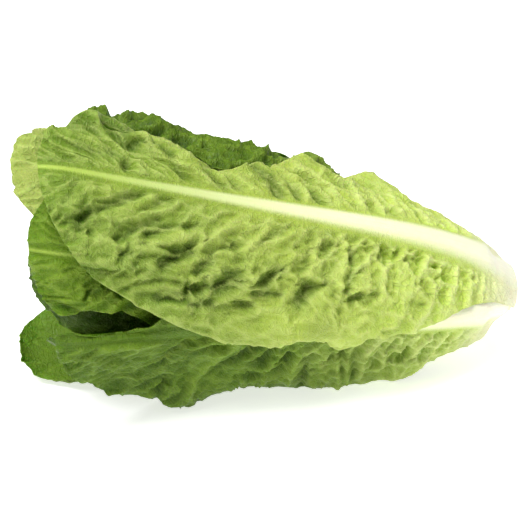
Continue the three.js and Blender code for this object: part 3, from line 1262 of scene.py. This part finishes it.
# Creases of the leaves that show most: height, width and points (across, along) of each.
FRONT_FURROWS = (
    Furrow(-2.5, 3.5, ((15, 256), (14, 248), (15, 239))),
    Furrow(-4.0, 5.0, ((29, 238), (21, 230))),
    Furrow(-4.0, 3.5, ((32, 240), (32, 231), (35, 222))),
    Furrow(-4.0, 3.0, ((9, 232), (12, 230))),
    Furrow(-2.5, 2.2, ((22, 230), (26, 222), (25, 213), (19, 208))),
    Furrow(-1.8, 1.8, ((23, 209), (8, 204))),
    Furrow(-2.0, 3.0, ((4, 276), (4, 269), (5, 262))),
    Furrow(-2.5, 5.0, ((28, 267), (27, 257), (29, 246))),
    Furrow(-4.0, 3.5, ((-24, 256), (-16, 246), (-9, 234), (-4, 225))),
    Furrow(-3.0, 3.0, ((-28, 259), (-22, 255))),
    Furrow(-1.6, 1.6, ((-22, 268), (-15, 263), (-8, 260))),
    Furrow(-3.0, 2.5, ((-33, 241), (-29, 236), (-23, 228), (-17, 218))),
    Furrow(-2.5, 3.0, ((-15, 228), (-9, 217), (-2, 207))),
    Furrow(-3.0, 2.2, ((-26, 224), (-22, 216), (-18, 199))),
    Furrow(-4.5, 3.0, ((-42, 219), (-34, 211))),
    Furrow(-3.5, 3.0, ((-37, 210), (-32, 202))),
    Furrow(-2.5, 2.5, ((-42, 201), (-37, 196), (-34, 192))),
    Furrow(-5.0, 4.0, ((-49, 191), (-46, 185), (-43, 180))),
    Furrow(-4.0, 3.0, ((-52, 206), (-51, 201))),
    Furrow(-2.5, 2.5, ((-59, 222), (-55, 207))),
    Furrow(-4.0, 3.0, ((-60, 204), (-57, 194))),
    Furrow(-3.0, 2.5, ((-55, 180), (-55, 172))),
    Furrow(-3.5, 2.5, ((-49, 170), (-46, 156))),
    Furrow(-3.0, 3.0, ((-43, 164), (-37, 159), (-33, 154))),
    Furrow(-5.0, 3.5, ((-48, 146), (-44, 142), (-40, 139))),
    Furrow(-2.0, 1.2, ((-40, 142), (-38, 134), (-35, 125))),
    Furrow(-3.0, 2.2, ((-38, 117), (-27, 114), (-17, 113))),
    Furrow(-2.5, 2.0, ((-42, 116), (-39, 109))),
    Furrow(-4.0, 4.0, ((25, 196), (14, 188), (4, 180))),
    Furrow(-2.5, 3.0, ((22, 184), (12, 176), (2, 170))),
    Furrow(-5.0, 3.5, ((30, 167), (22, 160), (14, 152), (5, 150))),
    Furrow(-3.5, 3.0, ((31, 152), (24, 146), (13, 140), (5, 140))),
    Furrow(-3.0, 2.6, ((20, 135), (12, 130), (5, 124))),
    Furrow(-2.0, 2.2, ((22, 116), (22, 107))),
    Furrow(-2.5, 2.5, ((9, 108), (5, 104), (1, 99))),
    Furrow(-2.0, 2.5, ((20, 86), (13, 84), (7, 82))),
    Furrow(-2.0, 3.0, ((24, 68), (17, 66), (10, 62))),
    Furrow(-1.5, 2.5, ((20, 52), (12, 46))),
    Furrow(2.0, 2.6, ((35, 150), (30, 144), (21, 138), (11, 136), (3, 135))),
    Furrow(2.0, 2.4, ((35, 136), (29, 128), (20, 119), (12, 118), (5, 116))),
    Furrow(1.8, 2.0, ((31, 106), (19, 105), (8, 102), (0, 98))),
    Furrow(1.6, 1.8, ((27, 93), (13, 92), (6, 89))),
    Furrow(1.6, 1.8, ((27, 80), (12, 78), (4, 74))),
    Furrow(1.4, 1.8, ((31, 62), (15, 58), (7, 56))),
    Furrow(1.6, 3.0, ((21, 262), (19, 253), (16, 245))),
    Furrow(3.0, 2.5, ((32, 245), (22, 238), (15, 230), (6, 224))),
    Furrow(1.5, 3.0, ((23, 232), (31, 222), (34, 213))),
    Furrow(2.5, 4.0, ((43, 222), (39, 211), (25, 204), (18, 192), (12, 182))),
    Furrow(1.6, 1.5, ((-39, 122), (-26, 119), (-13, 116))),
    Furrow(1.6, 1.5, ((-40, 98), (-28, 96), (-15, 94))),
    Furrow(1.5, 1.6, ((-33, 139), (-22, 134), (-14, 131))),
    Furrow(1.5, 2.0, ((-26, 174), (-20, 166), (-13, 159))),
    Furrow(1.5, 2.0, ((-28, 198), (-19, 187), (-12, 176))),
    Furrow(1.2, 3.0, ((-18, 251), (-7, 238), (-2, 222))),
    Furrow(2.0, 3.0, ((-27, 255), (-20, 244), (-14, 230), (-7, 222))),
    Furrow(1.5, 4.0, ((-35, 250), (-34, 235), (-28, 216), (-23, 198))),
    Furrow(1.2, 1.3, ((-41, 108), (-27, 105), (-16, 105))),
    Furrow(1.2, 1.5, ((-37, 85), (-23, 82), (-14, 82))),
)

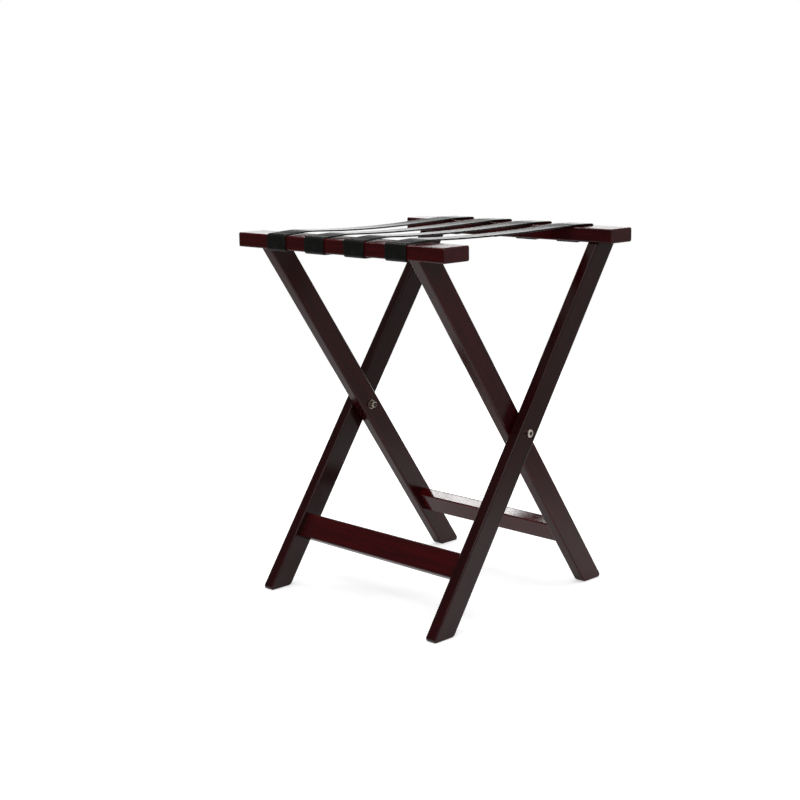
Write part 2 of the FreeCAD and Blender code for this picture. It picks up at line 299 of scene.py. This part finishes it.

→ **TASK TO COMPLETE**:
Output all records verbatim.

→ **TASK ANSWER**:
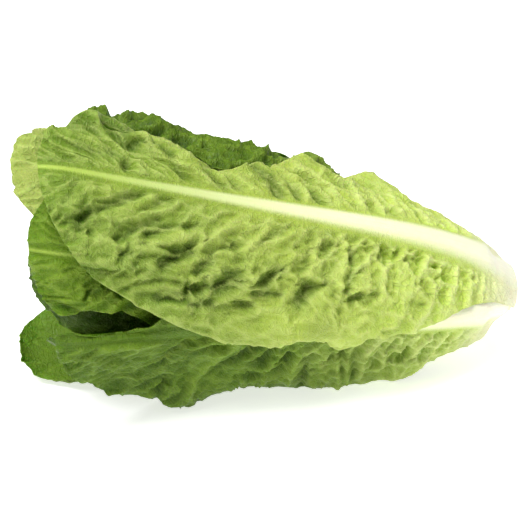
Continue the three.js and Blender code for this object: part 3, from line 1262 of scene.py. This part finishes it.
# Creases of the leaves that show most: height, width and points (across, along) of each.
FRONT_FURROWS = (
    Furrow(-2.5, 3.5, ((15, 256), (14, 248), (15, 239))),
    Furrow(-4.0, 5.0, ((29, 238), (21, 230))),
    Furrow(-4.0, 3.5, ((32, 240), (32, 231), (35, 222))),
    Furrow(-4.0, 3.0, ((9, 232), (12, 230))),
    Furrow(-2.5, 2.2, ((22, 230), (26, 222), (25, 213), (19, 208))),
    Furrow(-1.8, 1.8, ((23, 209), (8, 204))),
    Furrow(-2.0, 3.0, ((4, 276), (4, 269), (5, 262))),
    Furrow(-2.5, 5.0, ((28, 267), (27, 257), (29, 246))),
    Furrow(-4.0, 3.5, ((-24, 256), (-16, 246), (-9, 234), (-4, 225))),
    Furrow(-3.0, 3.0, ((-28, 259), (-22, 255))),
    Furrow(-1.6, 1.6, ((-22, 268), (-15, 263), (-8, 260))),
    Furrow(-3.0, 2.5, ((-33, 241), (-29, 236), (-23, 228), (-17, 218))),
    Furrow(-2.5, 3.0, ((-15, 228), (-9, 217), (-2, 207))),
    Furrow(-3.0, 2.2, ((-26, 224), (-22, 216), (-18, 199))),
    Furrow(-4.5, 3.0, ((-42, 219), (-34, 211))),
    Furrow(-3.5, 3.0, ((-37, 210), (-32, 202))),
    Furrow(-2.5, 2.5, ((-42, 201), (-37, 196), (-34, 192))),
    Furrow(-5.0, 4.0, ((-49, 191), (-46, 185), (-43, 180))),
    Furrow(-4.0, 3.0, ((-52, 206), (-51, 201))),
    Furrow(-2.5, 2.5, ((-59, 222), (-55, 207))),
    Furrow(-4.0, 3.0, ((-60, 204), (-57, 194))),
    Furrow(-3.0, 2.5, ((-55, 180), (-55, 172))),
    Furrow(-3.5, 2.5, ((-49, 170), (-46, 156))),
    Furrow(-3.0, 3.0, ((-43, 164), (-37, 159), (-33, 154))),
    Furrow(-5.0, 3.5, ((-48, 146), (-44, 142), (-40, 139))),
    Furrow(-2.0, 1.2, ((-40, 142), (-38, 134), (-35, 125))),
    Furrow(-3.0, 2.2, ((-38, 117), (-27, 114), (-17, 113))),
    Furrow(-2.5, 2.0, ((-42, 116), (-39, 109))),
    Furrow(-4.0, 4.0, ((25, 196), (14, 188), (4, 180))),
    Furrow(-2.5, 3.0, ((22, 184), (12, 176), (2, 170))),
    Furrow(-5.0, 3.5, ((30, 167), (22, 160), (14, 152), (5, 150))),
    Furrow(-3.5, 3.0, ((31, 152), (24, 146), (13, 140), (5, 140))),
    Furrow(-3.0, 2.6, ((20, 135), (12, 130), (5, 124))),
    Furrow(-2.0, 2.2, ((22, 116), (22, 107))),
    Furrow(-2.5, 2.5, ((9, 108), (5, 104), (1, 99))),
    Furrow(-2.0, 2.5, ((20, 86), (13, 84), (7, 82))),
    Furrow(-2.0, 3.0, ((24, 68), (17, 66), (10, 62))),
    Furrow(-1.5, 2.5, ((20, 52), (12, 46))),
    Furrow(2.0, 2.6, ((35, 150), (30, 144), (21, 138), (11, 136), (3, 135))),
    Furrow(2.0, 2.4, ((35, 136), (29, 128), (20, 119), (12, 118), (5, 116))),
    Furrow(1.8, 2.0, ((31, 106), (19, 105), (8, 102), (0, 98))),
    Furrow(1.6, 1.8, ((27, 93), (13, 92), (6, 89))),
    Furrow(1.6, 1.8, ((27, 80), (12, 78), (4, 74))),
    Furrow(1.4, 1.8, ((31, 62), (15, 58), (7, 56))),
    Furrow(1.6, 3.0, ((21, 262), (19, 253), (16, 245))),
    Furrow(3.0, 2.5, ((32, 245), (22, 238), (15, 230), (6, 224))),
    Furrow(1.5, 3.0, ((23, 232), (31, 222), (34, 213))),
    Furrow(2.5, 4.0, ((43, 222), (39, 211), (25, 204), (18, 192), (12, 182))),
    Furrow(1.6, 1.5, ((-39, 122), (-26, 119), (-13, 116))),
    Furrow(1.6, 1.5, ((-40, 98), (-28, 96), (-15, 94))),
    Furrow(1.5, 1.6, ((-33, 139), (-22, 134), (-14, 131))),
    Furrow(1.5, 2.0, ((-26, 174), (-20, 166), (-13, 159))),
    Furrow(1.5, 2.0, ((-28, 198), (-19, 187), (-12, 176))),
    Furrow(1.2, 3.0, ((-18, 251), (-7, 238), (-2, 222))),
    Furrow(2.0, 3.0, ((-27, 255), (-20, 244), (-14, 230), (-7, 222))),
    Furrow(1.5, 4.0, ((-35, 250), (-34, 235), (-28, 216), (-23, 198))),
    Furrow(1.2, 1.3, ((-41, 108), (-27, 105), (-16, 105))),
    Furrow(1.2, 1.5, ((-37, 85), (-23, 82), (-14, 82))),
)

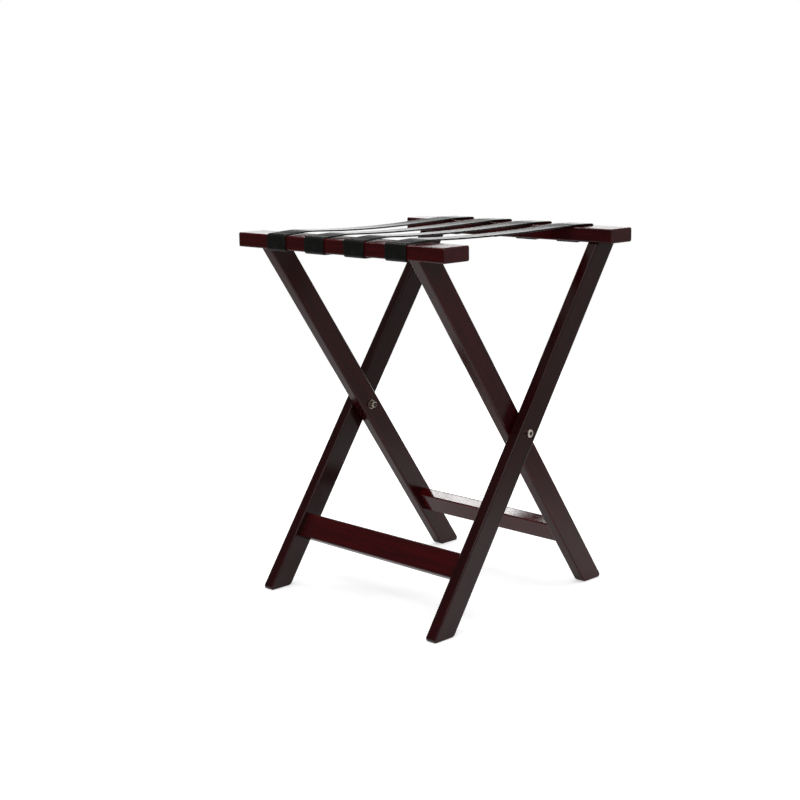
Write part 2 of the FreeCAD and Blender code for this picture. It picks up at line 299 of scene.py. This part finishes it.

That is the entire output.